Did I not go to the Ashram to collect my research material on Sri Aurobindo? Yet seldom did I realise that the Mother is the Shakti of Sri Aurobindo—Mother, the supreme Puissance that springs into perpetual action as his inseparable poise of manifestation and expansion as well as in deep and mute contemplation and concentration. She is the Divine- in-manifestation, His Law and His Will. Sri Aurobindo and the Mother are inseparable in infinite quiescence and kinesis. Says the Mother:

Without him, I exist not;
Without me, he is unmanifest.

Sri Aurobindo on Himself and On the Mother is a veritable Veda which unfolds to the seeker a whole world of spiritual felicities leading him to his integral identification with the Divine through love and surrender. I was looking for the essentials of evolution from the standpoint of Sri Aurobindo, and I was led imperceptibly by the Mother’s Grace into a new perception of life itself which involved my very existence here. Instead of going through the relevant literature on the subject I found myself totally engrossed with the many-splendoured Mother. She gave me the most memorable experience of my life; it is still fresh and inerasable in my consciousness.

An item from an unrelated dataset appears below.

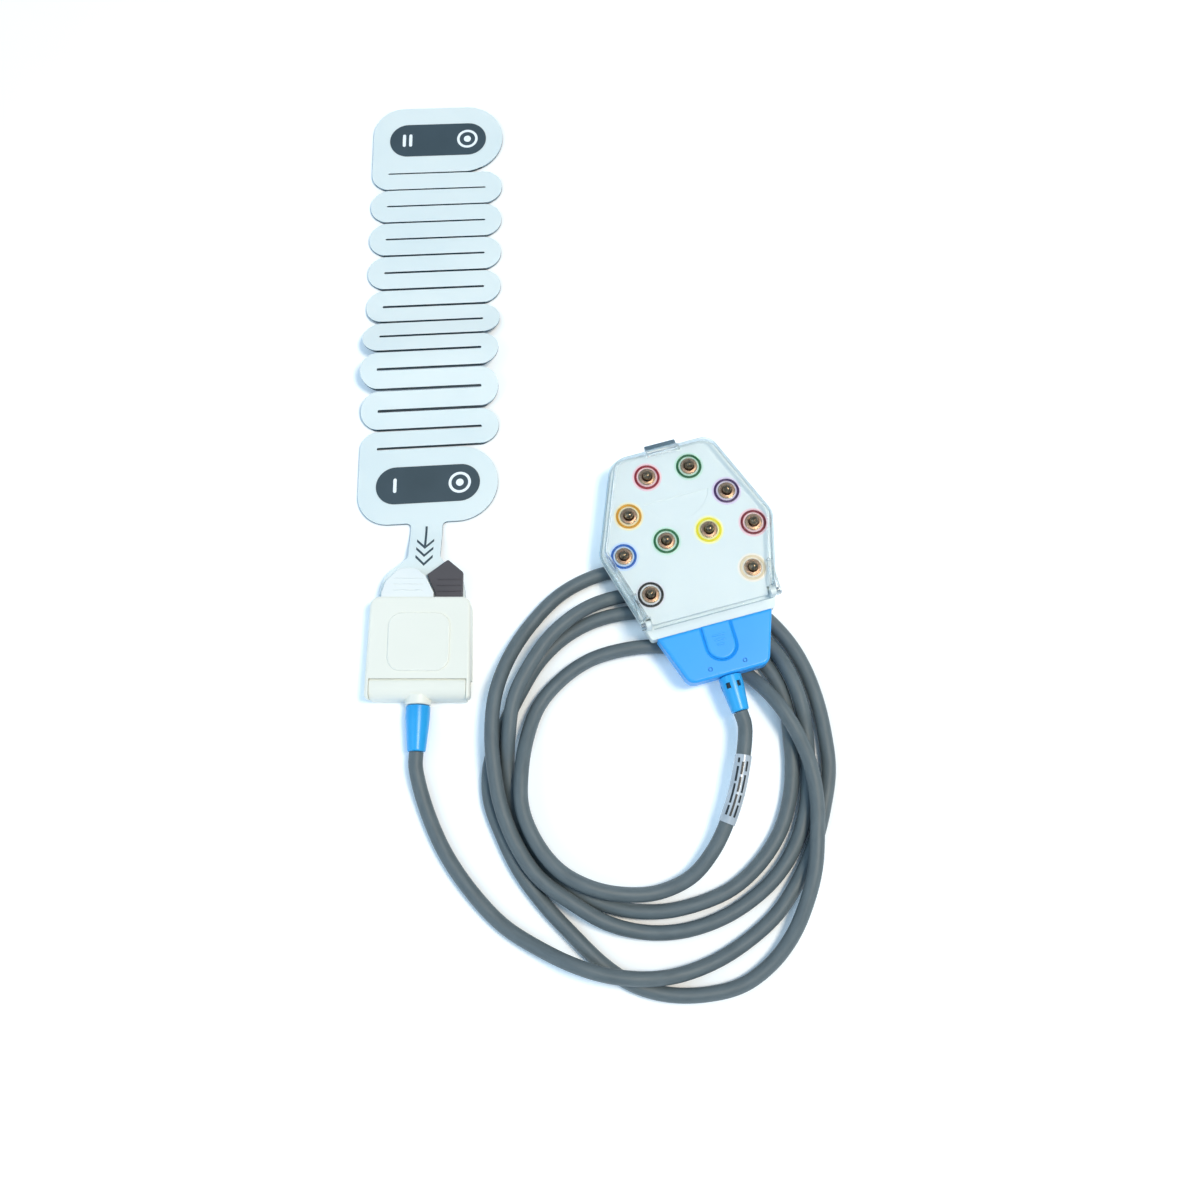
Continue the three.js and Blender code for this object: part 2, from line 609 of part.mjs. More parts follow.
function buildLid() {
  const bottom = clip.splitHeight + fit;
  const body = softBlock(clipOutline(-clip.length), bottom, lid.height, 0, lid.edge);
  const earInner = clip.rearWidth / 2 - lid.earThickness;
  const high = lid.height + overrun;
  const behindEnd = hinge.y + lid.rearReach;
  const behind = box(-earInner, earInner, -clip.length - overrun, behindEnd, bottom - overrun, high);
  const swing = rod(hinge.y, hinge.z, 2 * (barrel.frontRound + fit), -earInner, earInner);
  const under = box(-earInner, earInner, hinge.y, seam + fit, bottom - overrun, hinge.z);
  const cavitySide = jaw.width / 2 + fit;
  const cavityBack = -jaw.setback - jaw.length - fit;
  const cavityFront = fit - jaw.setback;
  const cavityTop = lid.height - lid.roof;
  const cavity = box(-cavitySide, cavitySide, cavityBack, cavityFront, bottom - overrun, cavityTop);
  const notchTop = bottom + jawTab.thickness + rib.height + fit;
  const notchSides = [jawTab.rootLeft - fit, jawTab.right + fit];
  const notch = box(...notchSides, -jaw.setback - fit, overrun, bottom - overrun, notchTop);
  const padBack = -lidPad.setback - lidPad.length;
  const padCorners = rectangle(-lidPad.width / 2, lidPad.width / 2, padBack, -lidPad.setback, lidPad.corner);
  const raised = softBlock(padCorners, lid.height - lid.roof / 2, lid.height + lidPad.rise, 0, lidPad.rise);
  const tabCorners = [
    [lidTab.baseLeft, -lid.wall],
    [lidTab.baseRight, -lid.wall],
    [lidTab.tipRight, lidTab.reach, lid.wall],
    [lidTab.tipLeft, lidTab.reach, lid.wall],
    [lidTab.baseLeft, lid.wall, lid.wall],
  ];
  const tab = softBlock(tabCorners, lidTab.bottom, lidTab.top, 0, rib.height);
  const ribSides = [lidTab.tipLeft - rib.pitch, lidTab.tipRight];
  const tabWithRibs = ribbed(tab, ...ribSides, rib.pitch, rib.count, lidTab.top);
  const bore = rod(hinge.y, hinge.z, hingePin.diameter + 2 * fit, -clip.rearWidth, clip.rearWidth);
  return cut(join(cut(body, behind, swing, under, cavity, notch), raised, tabWithRibs), bore);
}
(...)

The whole time I was at my desk, in 2W4, I was reading Sri Aurobindo’s On the Mother. The Mother clad in pure white salwar-kurta would be standing by my side all the time. Often times I wished and prayed to feel and see Sri Aurobindo’s Presence but that was not to be. I had not yet become intimate with the Mother.  I knew and had read only Sri Aurobindo; here also my familiarity with him was mental. For hours without any let or break the Mother would stand beside me, and when I would slip into my bed to sleep she was already there within the mosquito net. During the night whenever I woke up I found her constantly present. With the result she was always with me, and I felt I did not have much sleep. My mental mind would even interpret it as an obsession. But that was not true as I felt fresh and energetic and perfectly normal. That again cannot be true; I was, infact, basking all the time in the sunshine of her loving Presence.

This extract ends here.